Anyways, as we made our return hike, we saw a bit more activity amongst the adults, including some of the local village women who carried things in baskets skillfully on their heads.
I recalled Claire from Thorne Tree Lodge in Kasama mentioned to us that this was actually a way to keep the hands free to do other things like maintain balance or navigate the steep terrain.
Keeping things on the head was a matter of balance and posture, which can be learned with enough practice.
By about 12:15pm, we passed through the village once again where we were greeted by the local kids.
We tipped our guide, handed out the rest of the stuff we had on us (including the rest of our empty water bottles), and we were back at the boat.
Fifteen minutes later, we got to relax for the rest of the day at Isanga Bay Lodge.

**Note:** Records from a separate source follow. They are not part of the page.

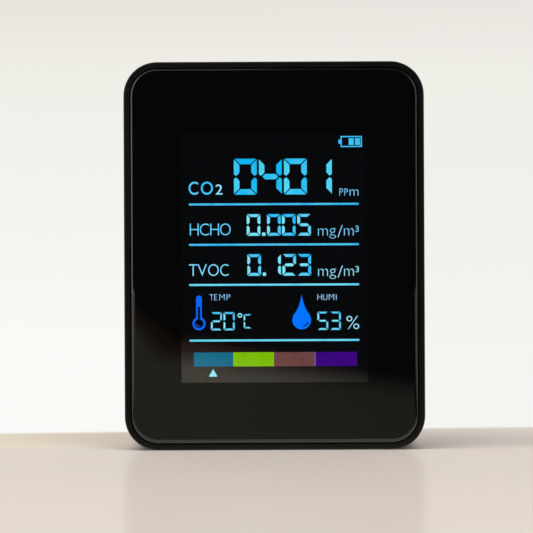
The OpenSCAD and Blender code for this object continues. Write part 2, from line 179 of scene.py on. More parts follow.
def moulded(name, colour, rough, grain=0.0004, depth=0.00002, vary=0.12, metallic=0.0, **extra):
    """A plain surface with a fine grain, uneven gloss and a little drift in its colour."""
    n = Nodes(name)
    fine = n.noise(1 / grain, 4)
    broad = n.noise(90, 3)
    base = n.blend(n.ramp(broad, 0.3, 0.7), [c * (1 - vary) for c in colour[:3]] + [1],
                   [min(1, c * (1 + vary)) for c in colour[:3]] + [1])
    gloss = n.math("ADD", n.ramp(broad, 0.3, 0.7, rough - 0.04, rough + 0.04),
                   n.ramp(fine, 0.3, 0.7, -0.03, 0.03))
    shader = n.add("ShaderNodeBsdfPrincipled", Base_Color=base, Roughness=gloss, Metallic=metallic,
                   Normal=n.bump(fine, depth, 0.6))
    for key, value in extra.items():
        n.put(shader.inputs[key.replace("_", " ")], value)
    return n.surface(shader)


def housing_plastic(name, colour, rough):
    """Black injection-moulded plastic with a spark-eroded texture, rubbed paler and smoother on edges."""
    n = Nodes(name)
    place = n.place()
    pits = n.add("ShaderNodeTexVoronoi", {"feature": "SMOOTH_F1"}, Scale=3600, Vector=place).outputs[0]
    grain = n.noise(5200, 3, 0.6, place)
    broad = n.noise(45, 4, 0.6, place)
    height = n.math("ADD", n.math("MULTIPLY", pits, 0.6), grain)
    edge = n.add("ShaderNodeBevel", {"samples": 4}, Radius=0.0005)
    normal = n.add("ShaderNodeNewGeometry").outputs["Normal"]
    turn = n.add("ShaderNodeVectorMath", {"operation": "DOT_PRODUCT"})
    n.put(turn.inputs[0], edge.outputs[0])
    n.put(turn.inputs[1], normal)
    worn = n.math("MULTIPLY", n.ramp(turn.outputs["Value"], 0.995, 0.9), n.ramp(broad, 0.4, 0.65))
    dark = n.blend(n.ramp(broad, 0.35, 0.65), [c * 0.85 for c in colour] + [1],
                   [c * 1.15 for c in colour] + [1])
    base = n.blend(worn, dark, [c * 2.2 for c in colour] + [1])
    gloss = n.math("ADD", n.ramp(broad, 0.3, 0.7, rough - 0.05, rough + 0.05),
                   n.ramp(grain, 0.35, 0.65, -0.05, 0.05))
    gloss = n.math("SUBTRACT", gloss, n.math("MULTIPLY", worn, 0.12))
    return n.surface(n.add("ShaderNodeBsdfPrincipled", Base_Color=base, Roughness=gloss,
                           Specular_IOR_Level=0.15, Normal=n.bump(height, 0.000018, 0.55)))


def display_opening():
    """Half the width of the opening in the window's print, and the heights of its two long edges."""
    corners = [v.co for v in frame["nodes"]["window_mask"].data.vertices]
    half = min(abs(c.x) for c in corners)
    heights = [c.z for c in corners if abs(abs(c.x) - half) < 0.01 * MM]
    return half, min(heights), max(heights)


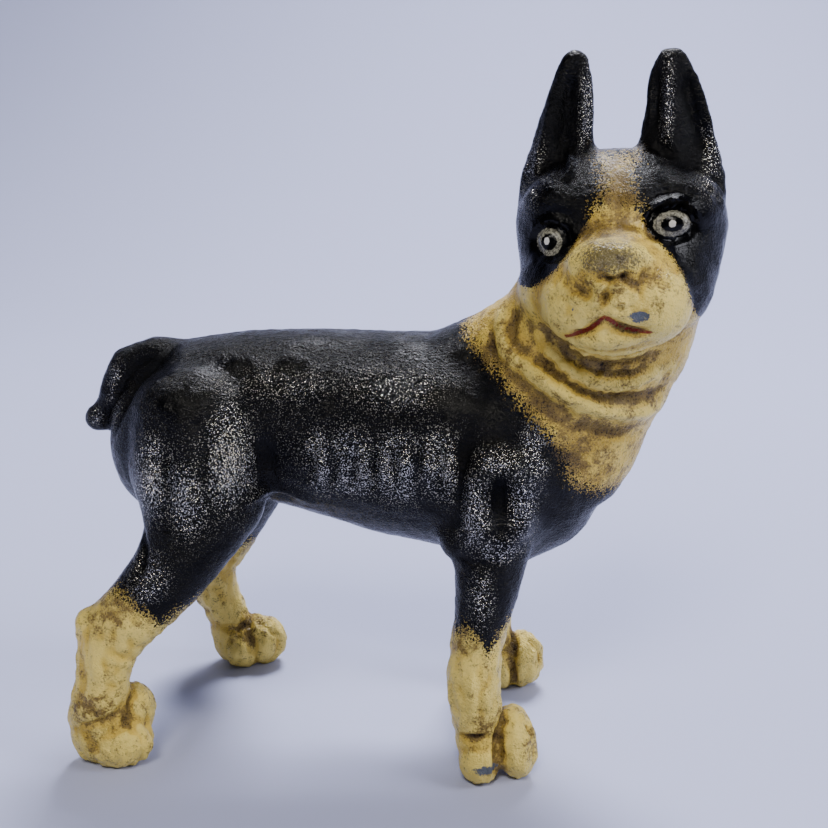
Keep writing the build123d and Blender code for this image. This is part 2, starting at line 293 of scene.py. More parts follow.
# %% [markdown]
# Sculpting is done in code. A stroke is a line drawn on the figure as it is seen square on, along
# Y for its sides and face, or along X for its front. Each vertex near the line moves out along its
# own normal, or in when the height is negative, most on the line itself and less with distance, as
# under a clay tool. Corners are cut twice, so that a line of few points still bends smoothly.

# %% The sculpting stroke
points = np.empty(len(skin.vertices) * 3)
skin.vertices.foreach_get("co", points)
points = points.reshape(-1, 3)
normals = np.empty_like(points)


def read_normals():
    """Takes the normals afresh from the skin as it stands."""
    skin.vertices.foreach_set("co", points.ravel())
    skin.update()
    found = np.empty(points.size)
    skin.vertex_normals.foreach_get("vector", found)
    normals[:] = found.reshape(-1, 3)


def rounded(corners):
    """A line with its inner corners cut off twice."""
    line = np.array(corners, float)
    for _ in range(2):
        cuts = np.stack([0.75 * line[:-1] + 0.25 * line[1:], 0.25 * line[:-1] + 0.75 * line[1:]], axis=1)
        line = np.vstack([line[:1], cuts.reshape(-1, line.shape[1])[1:-1], line[-1:]])
    return line


def from_line(places, line):
    """How far each place is from a line, and how far along it the nearest point is, from 0 to 1."""
    gap = np.full(len(places), np.inf)
    along = np.zeros(len(places))
    steps = np.diff(line, axis=0)
    for number, (start, step) in enumerate(zip(line, steps)):
        share = np.clip((places - start) @ step / (step @ step), 0, 1)
        distance = np.linalg.norm(places - start - share[:, None] * step, axis=1)
        nearer = distance < gap
        gap[nearer] = distance[nearer]
        along[nearer] = (number + share[nearer]) / len(steps)
    return gap, along


RIGHT, LEFT = -1, 1  # which way the worked side faces, along Y


def stroke(corners, width, height, side=RIGHT, seen="xz", within=(-99, 99), ends=5.0):
    """Raises the skin along a line, or presses it in, on the side that faces the sculptor."""
    axes = ["xyz".index(letter) for letter in seen]
    across = 3 - sum(axes)
    line = rounded(corners)
    flat = points[:, axes]
    reach = 2.6 * width
    near = ((flat > line.min(axis=0) - reach) & (flat < line.max(axis=0) + reach)).all(axis=1)
    near &= (points[:, across] > within[0]) & (points[:, across] < within[1])
    near &= normals[:, across] * side > 0.05
    moved = np.flatnonzero(near)
    gap, along = from_line(flat[moved], line)
    fade = np.clip(ends * np.minimum(along, 1 - along) + 0.15, 0, 1)
    turned = np.clip(2.5 * normals[moved, across] * side, 0, 1)
    points[moved] += normals[moved] * (height * np.exp(-(gap / width) ** 2) * fade * turned)[:, None]


def dab(centre, half_sizes, height, side=RIGHT, seen="xz", within=(-99, 99)):
    """Raises or presses a soft oval."""
    axes = ["xyz".index(letter) for letter in seen]
    across = 3 - sum(axes)
    spread = (((points[:, axes] - centre) / half_sizes) ** 2).sum(axis=1)
    chosen = (spread < 6) & (normals[:, across] * side > 0.05)
    chosen &= (points[:, across] > within[0]) & (points[:, across] < within[1])
    turned = np.clip(2.5 * normals[chosen, across] * side, 0, 1)
    points[chosen] += normals[chosen] * (height * np.exp(-spread[chosen]) * turned)[:, None]


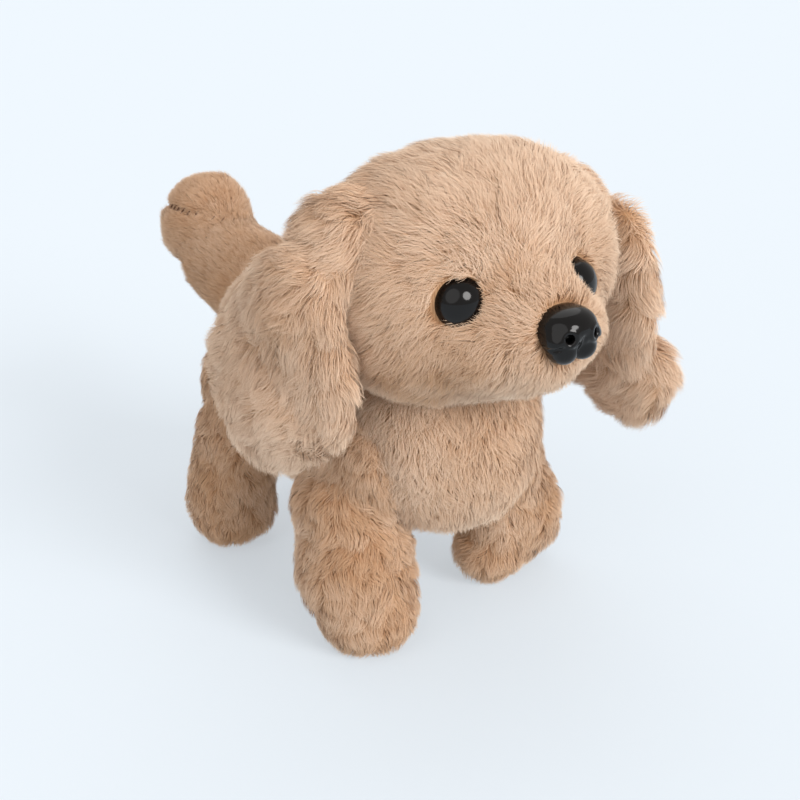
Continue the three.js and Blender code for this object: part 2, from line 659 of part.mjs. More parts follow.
function buildHead() {
  const cavity = grown(HEAD, -HEAD.wall, 9)
    .add(ball(MUZZLE.centre, MUZZLE.radii.map((radius) => radius - MUZZLE.wall), 2, 8));
  const noseAxis = (y) => [0, y, NOSE.z];
  let cover = grown(HEAD, 0, 11).add(ball(MUZZLE.centre, MUZZLE.radii, 2, 10))
    .subtract(cavity)
    .subtract(rod([0, -39.5, 80], [0, -39.5, 104], 8.5, 20))
    .subtract(rod(noseAxis(-110), noseAxis(-83), NOSE.stem + GAP, 12));
  let filling = grown(HEAD, -HEAD.wall - 2, 8).subtract(block([-17, -63, 80], [17, -31, 117.5]));

  for (const [name, side] of Object.entries(SIDES)) {
    const { along } = eyeFrame(side);
    const depth = HEAD.wall + 1.6;
    add(`eye_${name}`, eye(side), blackGloss);
    const washer = rod(along(-depth - 1.4), along(-depth), 6, 14)
      .subtract(rod(along(-depth - 3), along(1), EYE.stem + GAP, 12));
    add(`eye_washer_${name}`, washer, greyPlastic);
    cover = cover
      .subtract(rod(along(-12), along(6), EYE.stem + GAP, 12))
      .subtract(rod(along(0.1), along(20), EYE.radius + 0.4, 20));
    filling = filling.subtract(rod(along(-11), along(0), 8.5, 12));
  }
  add('head_plush', cover, pileFabric);
  add('head_filling', filling, fibre);

  const front = MUZZLE.centre[1] - MUZZLE.radii[1];
  const nose = ball(noseAxis(front), NOSE.radii, 2.2, 12)
    .subtract(block([-20, front, 90], [20, 0, 140]))
    .add(rod(noseAxis(front - 1), noseAxis(front + 11), NOSE.stem, 12));
  add('nose', nose, blackGloss);
  const behind = front + MUZZLE.wall + 3.8;
  const washer = rod(noseAxis(behind), noseAxis(behind + 1.4), 4.6, 14)
    .subtract(rod(noseAxis(front), noseAxis(front + 14), NOSE.stem + GAP, 12));
  add('nose_washer', washer, greyPlastic);
}

// Ear sections from the root down: x, y, z of the middle, half width along Y, half thickness.
const EAR_SECTIONS = [
  [40, -54, 153, 12, 3.5],
  [46, -53, 148, 18, 5],
  [55.5, -50, 135, 25, 6.5],
  [61, -47, 117, 31, 8],
  [64, -45, 98, 31.5, 8.5],
  [66, -44, 83, 24, 8],
  [66.5, -44, 75, 14, 5.5],
  [66.5, -44, 72, 6, 3],
];

function buildEars() {
  const rings = EAR_SECTIONS.map(([x, y, z, halfWidth, halfThickness], i) => {
    const below = EAR_SECTIONS[Math.min(i + 1, EAR_SECTIONS.length - 1)];
    const above = EAR_SECTIONS[Math.max(i - 1, 0)];
    const slope = new THREE.Vector3(above[0] - below[0], 0, above[2] - below[2]).normalize();
    const across = new THREE.Vector3(slope.z, 0, -slope.x);
    return {
      centre: new THREE.Vector3(x, y, z),
      u: new THREE.Vector3(0, halfWidth, 0),
      v: across.multiplyScalar(halfThickness),
    };
  });
  const ear = loft(rings, 18);
  add('left_ear', ear, pileFabric);
  add('right_ear', mirrored(ear), pileFabric);
}

// ---------------------------------------------------------------- tail
const TAIL_PROFILE = [ // share of the way from pivot to tip, and the radius there
  [0, 12.8],
  [0.3, 12.4],
  [0.55, 12],
  [0.8, 13.2],
  [1, TAIL.knob],
  [1.16, 12.4],
  [1.28, 7.5],
  [1.32, 2],
];

function buildTail() {
  const [, py, pz] = TAIL.pivot;
  const armTop = pz + 5.2;
  const bracket = block([-4.5, py - 17, SHELL.top + GAP], [4.5, py + 4.5, SHELL.top + 1.9])
    .add(block([-4.5, py - 17, SHELL.top + GAP], [4.5, py - 14.5, armTop + 1.8]))
    .add(block([-4.5, py - 17, armTop], [4.5, py + 4.5, armTop + 1.8]))
    .subtract(rod([0, py, 80], [0, py, 110], TAIL.pin + GAP, 12));
  add('tail_bracket', bracket, ivoryPlastic);
  add('tail_pin', rod([0, py, SHELL.top + 0.4], [0, py, armTop + 1.7], TAIL.pin, 12), steel);

  const [tx, ty, tz] = TAIL.tip;
  const core = rod([0, py, SHELL.top + 2.3], [0, py, armTop - 0.4], 4, 14)
    .add(rod([0, py + 2, pz], [tx, ty - 4, tz - 1], 2.6, 10))
    .subtract(rod([0, py, 80], [0, py, 110], TAIL.pin + GAP, 12));
  add('tail_core', core, ivoryPlastic);

  const pivot = new THREE.Vector3(...TAIL.pivot);
  const run = new THREE.Vector3(...TAIL.tip).sub(pivot);
  const up = new THREE.Vector3(0, -run.z, run.y).normalize();
  const across = new THREE.Vector3(1, 0, 0);
  const rings = TAIL_PROFILE.map(([share, radius]) => ({
    centre: pivot.clone().addScaledVector(run, share),
    u: up.clone().multiplyScalar(radius),
    v: across.clone().multiplyScalar(radius),
  }));
  const bracketRoom = block([-7.5, py - 30, SHELL.top - 3], [7.5, py + 8.5, armTop + 3]);
  const soft = loft(rings, 12).add(ball(TAIL.pivot, Array(3).fill(TAIL.root), 2, 8))
    .subtract(bracketRoom)
    .subtract(rod([0, py, pz], [tx, ty - 3, tz - 0.8], 3.1, 10));
  add('tail_plush', soft, pileFabric);
}

buildTrain();
buildCrankDiscs();
buildShells();
buildPower();
buildElectronics();
buildSwitch();
buildLegs();
buildSideRods();
buildTorso();
buildNeck();
buildHead();
buildEars();
buildTail();

export default toy;
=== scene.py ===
"""The looks of the walking plush puppy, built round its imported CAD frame.

Millimetres are used in the shape code and turned into metres where a mesh is made. The dog looks
along -Y, its left side is +X, and it stands on z = 0. Every soft part is a closed cover, the woven
backing, with the pile growing out of it as tapered ribbons in tufts.
"""
import json
import math

import bpy
import numpy as np
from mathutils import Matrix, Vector
from mathutils.kdtree import KDTree


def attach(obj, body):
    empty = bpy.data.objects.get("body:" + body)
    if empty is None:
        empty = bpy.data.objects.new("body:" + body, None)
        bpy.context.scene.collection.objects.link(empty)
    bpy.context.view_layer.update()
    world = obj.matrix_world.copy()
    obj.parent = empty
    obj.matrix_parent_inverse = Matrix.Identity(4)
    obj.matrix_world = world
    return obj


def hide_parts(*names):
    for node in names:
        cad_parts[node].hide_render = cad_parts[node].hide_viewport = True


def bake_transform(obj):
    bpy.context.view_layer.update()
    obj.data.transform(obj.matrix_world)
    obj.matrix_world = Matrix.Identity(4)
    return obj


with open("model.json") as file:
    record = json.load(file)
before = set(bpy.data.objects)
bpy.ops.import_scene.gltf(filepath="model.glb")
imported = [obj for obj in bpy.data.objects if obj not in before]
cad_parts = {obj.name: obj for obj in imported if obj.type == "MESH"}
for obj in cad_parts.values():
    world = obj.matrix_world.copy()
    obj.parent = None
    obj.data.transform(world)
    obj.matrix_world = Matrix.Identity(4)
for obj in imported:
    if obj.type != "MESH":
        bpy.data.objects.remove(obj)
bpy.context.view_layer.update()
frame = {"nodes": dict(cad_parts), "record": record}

MM = 0.001
UP = np.array([0.0, 0.0, 1.0])
DOWN = -UP
SIDES = {"left": 1, "right": -1}
GROUND = 0.25  # the lowest that any pile may hang, in mm

# ---------------------------------------------------------------- dimensions, in mm
TORSO = {"centre": (0, -5, 73), "radii": (34, 64, 39), "power": 2.5}
CHEST = {"centre": (0, -52, 68), "radii": (25, 18, 27)}
HEAD = {"centre": (-1.5, -57, 125.5), "radii": (46.5, 31, 35.5), "back": 37, "power": 2.15}
MUZZLE = {"centre": (0, -82, 114), "radii": (26.5, 18.5, 17)}
BRIDGE = {"centre": (0, -86, 124), "radii": (12, 12, 10)}
HIPS = {"front": -41, "rear": 37}  # y of each pair of hips
TAIL = {"root": (0, 54, 84), "neck": (0, 86, 91), "stem": (17, 15),
        "knob": (0, 99, 101.5), "radii": (15, 16, 16)}
EYE = {"normal": (0.29, -0.955, 0.06), "radius": 8.2, "back": -2.0, "dome": 6.4}
EYES = {"right": (-24, -82, 128), "left": (16.5, -85.5, 125.5)}  # the stitched face is a little uneven
NOSE = {"centre": (0, -101, 119), "radii": (9.3, 8.4, 8.2)}
SOLE = 1.2  # height of the flat under each paw's cover
BELLY_OPENING = ((-15.3, -9.5, 20), (15.3, 47.5, 50))
BELLY_FLAP = ((-14.6, -8.8, 20), (14.6, 46.8, 45))
FLAP_THICK = 2.2

# Fillets between the solids that make up each soft part.
FILLETS = {"chest": 12, "muzzle": 6, "face": 9, "leg": 6, "foot": 5, "lobe": 8, "ear_root": 9, "tail": 5}

# How uneven each stuffed part is: the size of its bumps, their seed and their depth.
UNEVEN = {"torso": (34, 11, 0.7), "head": (30, 12, 0.6), "leg": (24, 13, 0.6), "ear": (20, 21, 0.5),
          "tail": (20, 31, 0.4)}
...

Kalambo Falls resides in the Northern Province near the town of Mbala, Zambia. It is also shared with the Ruvuma Region of Tanzania. On the Zambia side, it has been administered by the National Heritage Conservation Commission, and after our visit, it has been included on the UNESCO list of tentative World Heritage Sites. For more information or inquiries about the area as well as current conditions, you can try visiting their website.
We were staying in Isanga Bay and the caretakers (Sean and Rene) accommodated us in our boat ride to the trailhead.
But in order to even get to Isanga Bay, we were driven up from Kasama for the roughly four-hour drive north towards Mpulungu on the southern shores of Lake Tanganyika.
From there, we caught a 45-minute boat ride to the Isanga Bay Resort.
I understand that there was also another approach to Kalambo Falls.
This was said to require an all-day all-land approach from the town of Mbala where there were apparently other accesses to the rim of the gorge containing the falls (as opposed to the access trail that we ultimately took).
I’m sure a guide would be needed for this option as well.
For geographical context, Mpulungu was around 12.5 hours long drive from Lusaka (possibly even longer than that due to many potholes on the roads).